Kłopoty z parkingiem
Chodzi o teren znajdujący się przy cmentarzu w Biertułtowach. Część radnych uważa, że nie nadaje się on do wybudowania tam parkingu. Zwolennicy tego rozwiązania twierdzą z kolei, że działka pod planowany parking jest odpowiednia. Byli i tacy, którzy dziwili się dlaczego sprawę załatwia się w pośpiechu.
Uchwała w sprawie zakupu działki pod budowę parkingu przy cmentarzu w Biertułtowach wywołała kontrowersje podczas ostatniej sesji Rady Miejskiej. Zwracano uwagę, że teren jest trudny do adaptacji na parking, będzie też kłopot z drogą dojazdową. Ponadto inwestycja nie zos-tanie wykonana w tym roku.
Projekt tej uchwały znalazł się w porządku obrad sesji styczniowej, ale został odłożony, teraz radni zajęli się nim ponownie. Jak im tłumaczono, budowa parkingu przy cmentarzu to realizacja postulatów mieszkańców. Dla starszych osób, które mają groby bliskich w nowej części cmentarza, kłopotem jest dalekie dojście od istniejących miejsc postojowych.
Kierownik Referatu Gospodarki Nieruchomościami Helena Piecha poinformowała, że na wniosek Komisji Infrastruktury referat został zobowiązany do przeprowadzenia rozmów z właś-cicielem nieruchomości na temat jej zakupu. Wynegocjowano cenę 7 zł za metr kwadratowy. Jak oszacował wiceburmistrz Piotr Śmieja, koszt budowy parkingu wyniósłby około 60 tys. zł.
To jest jedyna działka w okolicach cmentarza, którą można przeznaczyć na ten cel – stwierdził radny Stefan Lukoszek. Inna działka, którą brano pod uwagę jest co prawda płaska, ale bez możliwości dojazdu sprzętu ciężkiego. Uliczka dojazdowa jest ślepa i nie ma możliwości wymijania się pojazdów.
Radny Kazimierz Huda dziwił się, że zakup działki jest załatwiany tak szybko i radni niewiele na ten temat wiedzą.
Jeśli nie przewidujemy budowy cmentarza w tym roku, to nie wykupujmy działki – apelował. Nie ma do niej odpowiedniego dojazdu, droga jest wąska i nie wyminą się na niej dwa samochody.
Przykro mi, że pan tak ocenił to nasze działanie – odpowiadała burmistrz Barbara Magiera. Inicjatywa wyszła od radnych. Sprawa wyboru konkretnej działki została w styczniu odłożona, bo były śniegi i radni nie mogli się zdecydować. Były sygnały od mieszkańców, że mają dalekie dojście do nowej części cmentarza.
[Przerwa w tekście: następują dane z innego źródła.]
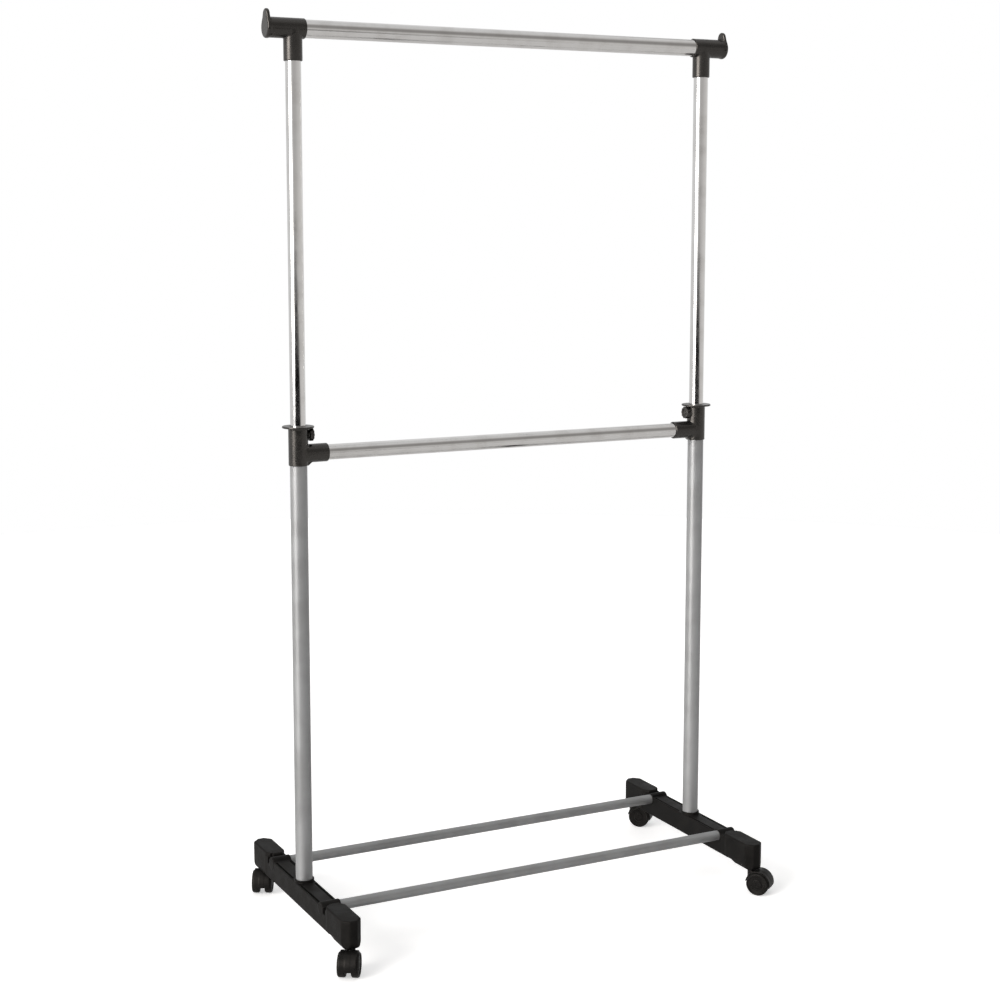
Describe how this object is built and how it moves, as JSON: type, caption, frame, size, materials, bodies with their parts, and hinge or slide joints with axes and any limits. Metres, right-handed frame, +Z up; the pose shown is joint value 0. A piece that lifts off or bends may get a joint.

Dziwię się radnemu, że nic nie wie – stwierdził Andrzej Menżyk. Docierały skargi mieszkańców, że samochody parkujące w okolicach cmentarza blokują dojazd do posesji.
Radny Huda jednak zwracał uwagę, że miasto już wykupuje grunt a nie została przygotowana żadna koncepcja tej inwestycji. Wiceburmistrz Śmieja tłumaczył, że wykonanie zatok do wymijania na drodze dojazdowej do przewidywanego parkingu nie będzie problemem. Wykonanie projektu wiąże się z kosztami więc należy być właścicielem gruntu.
Ostatecznie radni uchwałę o nabyciu działki podjęli, tylko jeden z nich był przeciw a trzech wstrzymało się od głosu.